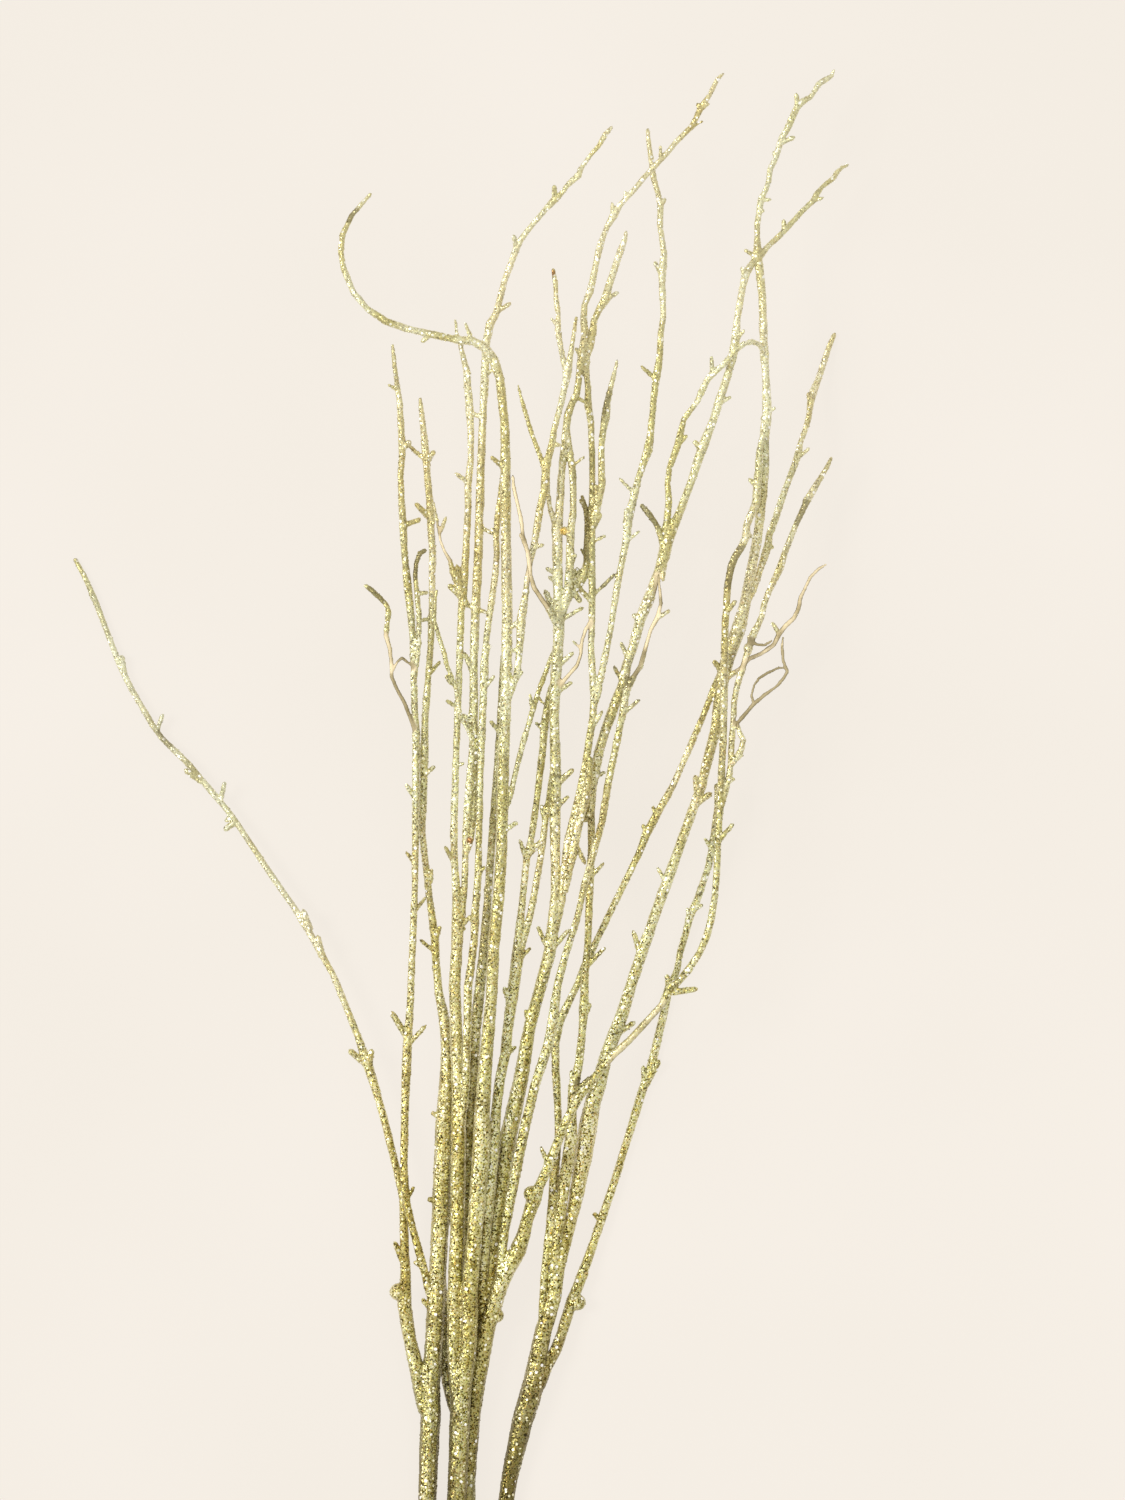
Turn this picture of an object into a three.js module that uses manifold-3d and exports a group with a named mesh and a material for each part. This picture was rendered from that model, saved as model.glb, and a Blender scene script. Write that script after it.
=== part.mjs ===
// A spray of curly willow: four long forked branches gathered side by side and laid down flat.
// Each branch grew as one piece, so each one is a single solid. Millimetres, +Z up; the stems run
// along +Y from their cut ends to the tips, and the spray rests on the plane z = 0.
import * as THREE from 'three';
import { mergeVertices } from 'three/addons/utils/BufferGeometryUtils.js';
import Module from 'manifold-3d';

// ---- Driving dimensions -------------------------------------------------------------------
const CUT_END_Y = -500;        // where all four stems are cut off square
const STEM_RADIUS = 6;         // radius of a branch at its cut end
const RING_SPACING = 12;       // rings are first laid this close along a twig
const RING_TOLERANCE = 0.45;   // then those that its neighbours stand in for this closely go
const THICK_TWIG = 3.4;        // twigs thicker than this get the round section
const FINE_TWIG = 1.75;        // twigs thinner than this get the plain section
const ROUND_SIDES = 8;
const TWIG_SIDES = 5;
const FINE_SIDES = 4;
const SPUR_SIDES = 4;
const TIP_STRETCH = 1.2;       // a twig's point stands this many end radii beyond its last ring
const SPUR_SHOULDER = 0.85;    // a spur narrows this far along its length
const SPUR_TAPER = 0.8;        // to this much of its foot's radius, and then to its point
const KNOB_SEGMENTS = 12;      // sides of a round knob
const SAMPLES_PER_KNOT = 6;    // how finely a path is searched for a spur's foot
const WELD_DISTANCE = 1e-4;    // points closer than this are one corner

const wasm = await Module();
wasm.setup();

// ---- Shapes -------------------------------------------------------------------------------

/** A closed solid from rings of points; the two end points close it as fans. */
function solidFromRings(rings, startPoint, endPoint) {
  const sides = rings[0].length;
  const points = [startPoint, ...rings.flat(), endPoint];
  const index = [];
  const last = points.length - 1;
  const at = (ring, side) => 1 + ring * sides + (side % sides);
  for (let side = 0; side < sides; side += 1) {
    index.push(0, at(0, side + 1), at(0, side));
    index.push(last, at(rings.length - 1, side), at(rings.length - 1, side + 1));
    for (let ring = 0; ring < rings.length - 1; ring += 1) {
      index.push(at(ring, side), at(ring, side + 1), at(ring + 1, side));
      index.push(at(ring, side + 1), at(ring + 1, side + 1), at(ring + 1, side));
    }
  }
  const geometry = new THREE.BufferGeometry().setFromPoints(points);
  geometry.setIndex(index);
  return toSolid(geometry);
}

/** The boolean library's solid for a closed geometry. */
function toSolid(geometry) {
  const welded = mergeVertices(geometry, WELD_DISTANCE);
  const vertProperties = new Float32Array(welded.attributes.position.array);
  const triVerts = new Uint32Array(welded.index.array);
  return new wasm.Manifold(new wasm.Mesh({ numProp: 3, vertProperties, triVerts }));
}

/** Sides of the section that suits a twig's greatest radius. */
function sidesFor(radius) {
  if (radius > THICK_TWIG) return ROUND_SIDES;
  return radius > FINE_TWIG ? TWIG_SIDES : FINE_SIDES;
}

/** The smooth path through the knots, which are [x, y, z, radius]. */
function pathThrough(knots) {
  const points = knots.map(([x, y, z]) => new THREE.Vector3(x, y, z));
  return new THREE.CatmullRomCurve3(points, false, 'centripetal');
}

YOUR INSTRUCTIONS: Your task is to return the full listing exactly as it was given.

ANSWER IN FULL:
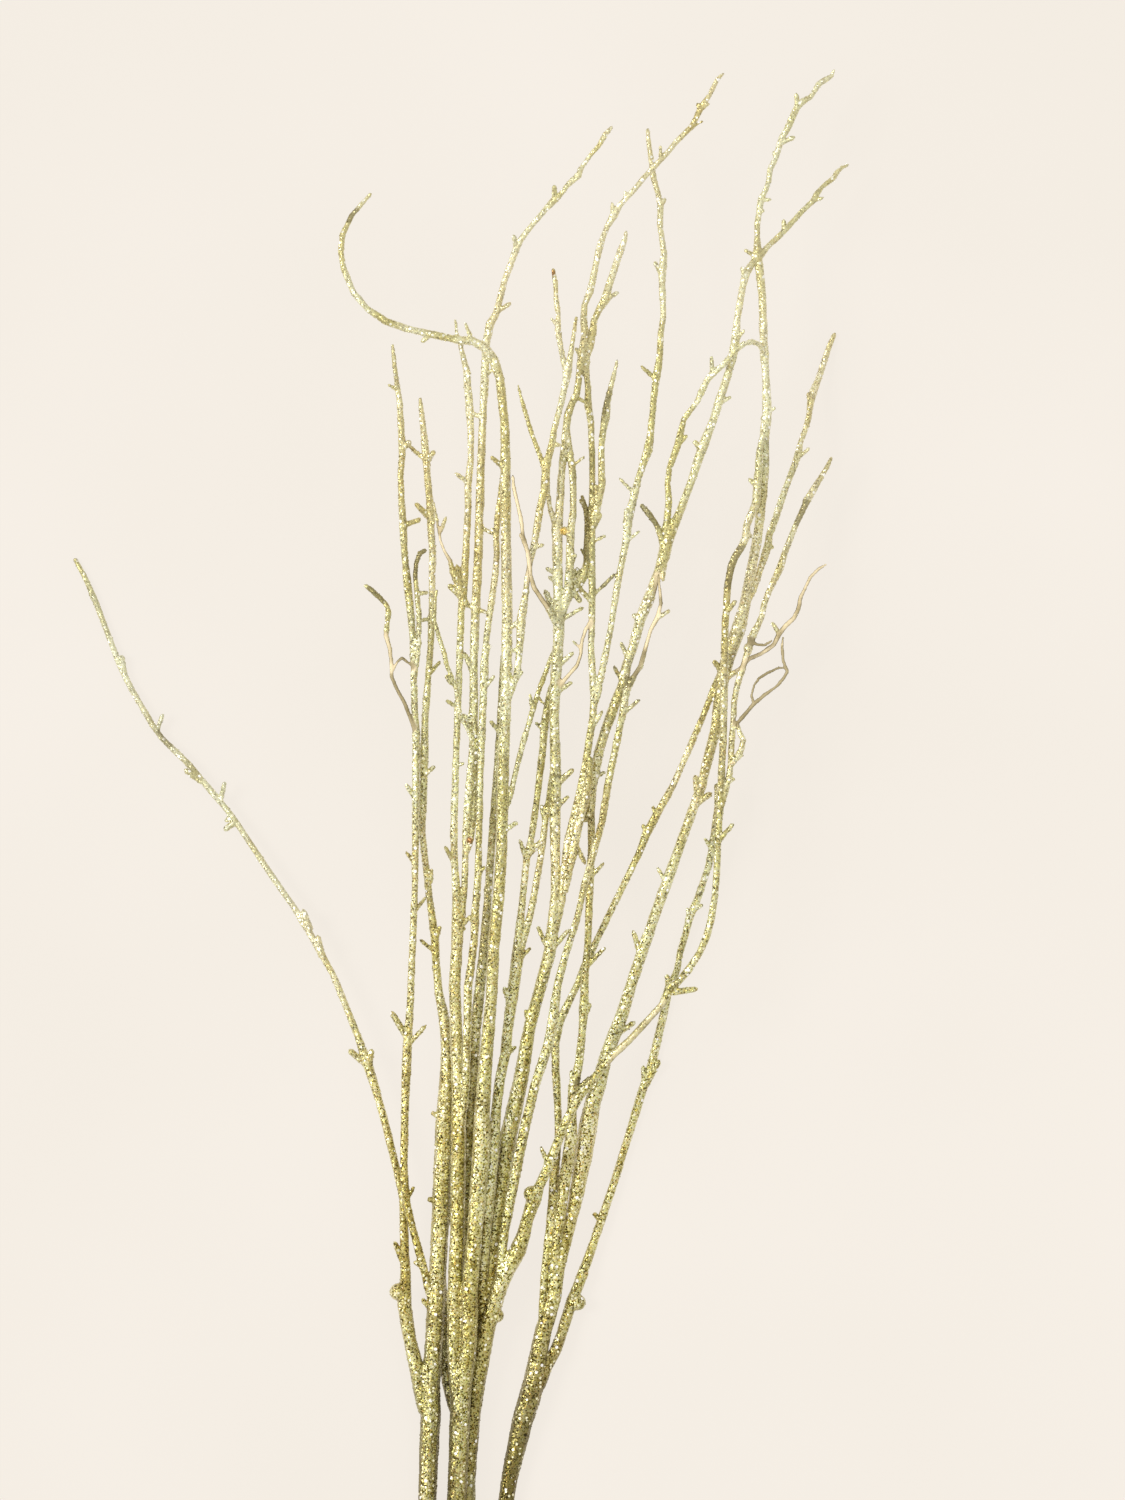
Turn this picture of an object into a three.js module that uses manifold-3d and exports a group with a named mesh and a material for each part. This picture was rendered from that model, saved as model.glb, and a Blender scene script. Write that script after it.
=== part.mjs ===
// A spray of curly willow: four long forked branches gathered side by side and laid down flat.
// Each branch grew as one piece, so each one is a single solid. Millimetres, +Z up; the stems run
// along +Y from their cut ends to the tips, and the spray rests on the plane z = 0.
import * as THREE from 'three';
import { mergeVertices } from 'three/addons/utils/BufferGeometryUtils.js';
import Module from 'manifold-3d';

// ---- Driving dimensions -------------------------------------------------------------------
const CUT_END_Y = -500;        // where all four stems are cut off square
const STEM_RADIUS = 6;         // radius of a branch at its cut end
const RING_SPACING = 12;       // rings are first laid this close along a twig
const RING_TOLERANCE = 0.45;   // then those that its neighbours stand in for this closely go
const THICK_TWIG = 3.4;        // twigs thicker than this get the round section
const FINE_TWIG = 1.75;        // twigs thinner than this get the plain section
const ROUND_SIDES = 8;
const TWIG_SIDES = 5;
const FINE_SIDES = 4;
const SPUR_SIDES = 4;
const TIP_STRETCH = 1.2;       // a twig's point stands this many end radii beyond its last ring
const SPUR_SHOULDER = 0.85;    // a spur narrows this far along its length
const SPUR_TAPER = 0.8;        // to this much of its foot's radius, and then to its point
const KNOB_SEGMENTS = 12;      // sides of a round knob
const SAMPLES_PER_KNOT = 6;    // how finely a path is searched for a spur's foot
const WELD_DISTANCE = 1e-4;    // points closer than this are one corner

const wasm = await Module();
wasm.setup();

// ---- Shapes -------------------------------------------------------------------------------

/** A closed solid from rings of points; the two end points close it as fans. */
function solidFromRings(rings, startPoint, endPoint) {
  const sides = rings[0].length;
  const points = [startPoint, ...rings.flat(), endPoint];
  const index = [];
  const last = points.length - 1;
  const at = (ring, side) => 1 + ring * sides + (side % sides);
  for (let side = 0; side < sides; side += 1) {
    index.push(0, at(0, side + 1), at(0, side));
    index.push(last, at(rings.length - 1, side), at(rings.length - 1, side + 1));
    for (let ring = 0; ring < rings.length - 1; ring += 1) {
      index.push(at(ring, side), at(ring, side + 1), at(ring + 1, side));
      index.push(at(ring, side + 1), at(ring + 1, side + 1), at(ring + 1, side));
    }
  }
  const geometry = new THREE.BufferGeometry().setFromPoints(points);
  geometry.setIndex(index);
  return toSolid(geometry);
}

/** The boolean library's solid for a closed geometry. */
function toSolid(geometry) {
  const welded = mergeVertices(geometry, WELD_DISTANCE);
  const vertProperties = new Float32Array(welded.attributes.position.array);
  const triVerts = new Uint32Array(welded.index.array);
  return new wasm.Manifold(new wasm.Mesh({ numProp: 3, vertProperties, triVerts }));
}

/** Sides of the section that suits a twig's greatest radius. */
function sidesFor(radius) {
  if (radius > THICK_TWIG) return ROUND_SIDES;
  return radius > FINE_TWIG ? TWIG_SIDES : FINE_SIDES;
}

/** The smooth path through the knots, which are [x, y, z, radius]. */
function pathThrough(knots) {
  const points = knots.map(([x, y, z]) => new THREE.Vector3(x, y, z));
  return new THREE.CatmullRomCurve3(points, false, 'centripetal');
}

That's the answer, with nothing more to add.